Best of luck to you opcorn:


----------



## drkdragon882002 (Oct 29, 2007)

well this was on my schools home page 
http://polycentric.csupomona.edu/news.asp?id=2215
and besides how can u predict an earthquake?


----------



## Steve St.Laurent (Oct 2, 2008)

drkdragon882002 said:


> besides how can u predict an earthquake?

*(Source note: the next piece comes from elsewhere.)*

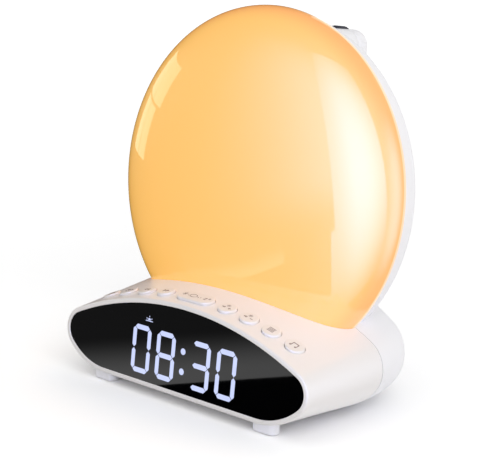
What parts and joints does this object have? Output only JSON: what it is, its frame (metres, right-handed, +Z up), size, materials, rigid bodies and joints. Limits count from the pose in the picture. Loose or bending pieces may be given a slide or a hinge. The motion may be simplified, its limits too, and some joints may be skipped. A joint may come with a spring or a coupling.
{
  "type": "sunrise alarm clock",
  "caption": "Sunrise alarm clock: a domed round wake-up light leaning back on an arched base with a digit display, top buttons and a swivelling rear projector.",
  "frame": {"origin": "middle of the bounding box, on the table", "axes": "+X to the right of someone facing the display, -Y the display side, +Z up"},
  "size_m": [0.2, 0.1266, 0.2112],
  "materials": {
    "housing_white": "satin white",
    "cover_white": "fine texture",
    "diffuser_amber": "milky, lit from behind",
    "reflector_white": "gloss",
    "circuit_board": "solder mask",
    "led_resin": "clear resin",
    "steel_screws": "zinc plated",
    "screen_black": "polished",
    "segments_lit": "glowing",
    "segments_idle": "milky",
    "display_grey": "matt",
    "switch_black": "matt",
    "button_white": "satin",
    "bright_metal": "nickel plated",
    "speaker_steel": "satin",
    "cone_paper": "paper",
    "magnet_steel": "bare",
    "spring_brass": "bare",
    "drum_white": "satin",
    "lens_glass": "polished",
    "wheel_grey": "matt",
    "foot_rubber": "soft, light grey",
    "ribbon_grey": "flat cable"
  },
  "bodies": {
    "clock": {"front_housing": "housing_white", "rear_cover": "cover_white", "diffuser": "diffuser_amber", "light_reflector": "reflector_white", "light_board": "circuit_board", "light_leds": "led_resin", "light_screws": "steel_screws", "screen_lens": "screen_black", "lit_segments": "segments_lit", "idle_segments": "segments_idle", "display_reflector": "display_grey", "display_board": "circuit_board", "display_leds": "led_resin", "display_screws": "steel_screws", "switch_board": "circuit_board", "tact_switches": "switch_black", "switch_board_screws": "steel_screws", "main_board": "circuit_board", "main_chips": "switch_black", "main_board_screws": "steel_screws", "power_inlet": "switch_black", "inlet_pin": "bright_metal", "usb_port": "bright_metal", "usb_tongue": "switch_black", "speaker_frame": "speaker_steel", "speaker_cone": "cone_paper", "speaker_magnet": "magnet_steel", "speaker_screws": "steel_screws", "backup_cell": "bright_metal", "battery_contact": "spring_brass", "projector_saddle": "cover_white", "projector_cap": "cover_white", "projector_screws": "steel_screws", "saddle_screws": "steel_screws", "front_feet": "foot_rubber", "rear_feet": "foot_rubber", "case_screws": "steel_screws", "display_ribbon": "ribbon_grey", "light_ribbon": "ribbon_grey"},
    "projector_head": {"projector_drum": "drum_white", "projector_lens": "lens_glass", "projector_film": "switch_black", "projector_lamp": "circuit_board"},
    "focus_wheel": {"focus_wheel": "wheel_grey"},
    "battery_door": {"battery_door": "cover_white"},
    "button_alarm_one": {"button_alarm_one": "button_white"},
    "button_alarm_two": {"button_alarm_two": "button_white"},
    "button_back": {"button_back": "button_white"},
    "button_next": {"button_next": "button_white"},
    "button_snooze": {"button_snooze": "button_white"},
    "button_up": {"button_up": "button_white"},
    "button_down": {"button_down": "button_white"},
    "button_menu": {"button_menu": "button_white"},
    "button_sound": {"button_sound": "button_white"}
  },
  "joints": [
    {"name": "press_alarm_one", "type": "slide", "parent": "clock", "child": "button_alarm_one", "axis": [0, 0.1125, -0.9937], "range_m": [0, 0.0008], "stiffness_N_per_m": 900, "springref_m": -0.0004},
    {"name": "press_alarm_two", "type": "slide", "parent": "clock", "child": "button_alarm_two", "axis": [0, 0.1125, -0.9937], "range_m": [0, 0.0008], "stiffness_N_per_m": 900, "springref_m": -0.0004},
    {"name": "press_back", "type": "slide", "parent": "clock", "child": "button_back", "axis": [0, 0.1125, -0.9937], "range_m": [0, 0.0008], "stiffness_N_per_m": 900, "springref_m": -0.0004},
    {"name": "press_next", "type": "slide", "parent": "clock", "child": "button_next", "axis": [0, 0.1125, -0.9937], "range_m": [0, 0.0008], "stiffness_N_per_m": 900, "springref_m": -0.0004},
    {"name": "press_snooze", "type": "slide", "parent": "clock", "child": "button_snooze", "axis": [0, 0.1125, -0.9937], "range_m": [0, 0.0008], "stiffness_N_per_m": 900, "springref_m": -0.0004},
    {"name": "press_up", "type": "slide", "parent": "clock", "child": "button_up", "axis": [0, 0.1125, -0.9937], "range_m": [0, 0.0008], "stiffness_N_per_m": 900, "springref_m": -0.0004},
    {"name": "press_down", "type": "slide", "parent": "clock", "child": "button_down", "axis": [0, 0.1125, -0.9937], "range_m": [0, 0.0008], "stiffness_N_per_m": 900, "springref_m": -0.0004},
    {"name": "press_menu", "type": "slide", "parent": "clock", "child": "button_menu", "axis": [0, 0.1125, -0.9937], "range_m": [0, 0.0008], "stiffness_N_per_m": 900, "springref_m": -0.0004},
    {"name": "press_sound", "type": "slide", "parent": "clock", "child": "button_sound", "axis": [0, 0.1125, -0.9937], "range_m": [0, 0.0008], "stiffness_N_per_m": 900, "springref_m": -0.0004},
    {"name": "projector_tilt", "type": "hinge", "parent": "clock", "child": "projector_head", "pos_m": [0, 0.05274, 0.18869], "axis": [1, 0, 0], "range_deg": [-95, 30]},
    {"name": "focus_turn", "type": "hinge", "parent": "projector_head", "child": "focus_wheel", "pos_m": [0, 0.05274, 0.18869], "axis": [1, 0, 0], "range_deg": [-120, 120]},
    {"name": "battery_door_turn", "type": "hinge", "parent": "clock", "child": "battery_door", "pos_m": [-0.002, 0.01439, 0.00238], "axis": [0, 0, 1], "range_deg": [0, 60]}
  ]
}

You can't. I was in the SF Bay Area during the Loma Prieta quake in 1989 (7.1). I had my tank strapped down to it's stand and had the stand strapped to the wall (this was in a 2nd floor apartment). About 1/3rd of the water splashed out of the tank onto the floor (what a mess) and I lost a few fish because they took the ride with the water (I was driving home from work when it hit). But the tank itself survived it.


----------



## khaki (Jan 12, 2008)

nothing to worry about about...i found out that the rumors are false. It is an earthquake "DRILL" not an actual earthquake. but scientist did say that a BIG one is on its way to hit SOCAL...but then again no one can really predict an earthquake...having fish tanks is just one risk californians will have to take.


----------



## 3569Ryan (Jul 8, 2008)

I like the earthquakes out hear over the hurricanes and tornados that happen in other states.


----------



## hollyfish2000 (Aug 23, 2007)

I grew up in California and also experienced the Loma Prieta earthquake. It's one reason I now live on the East Coast. The fact is that California is waaaayyy overdue for a large quake. The other fact is that no one can predict if, when, how big or where this will occur. So it's best to be prepared. I would assume aquarium organizations in California are well aware of the risk to tanks and should have suggestions for how to prepare ahead of time, both in securing the tank and other measures. (You'd lose electricity, for example, perhaps even clean water.)


----------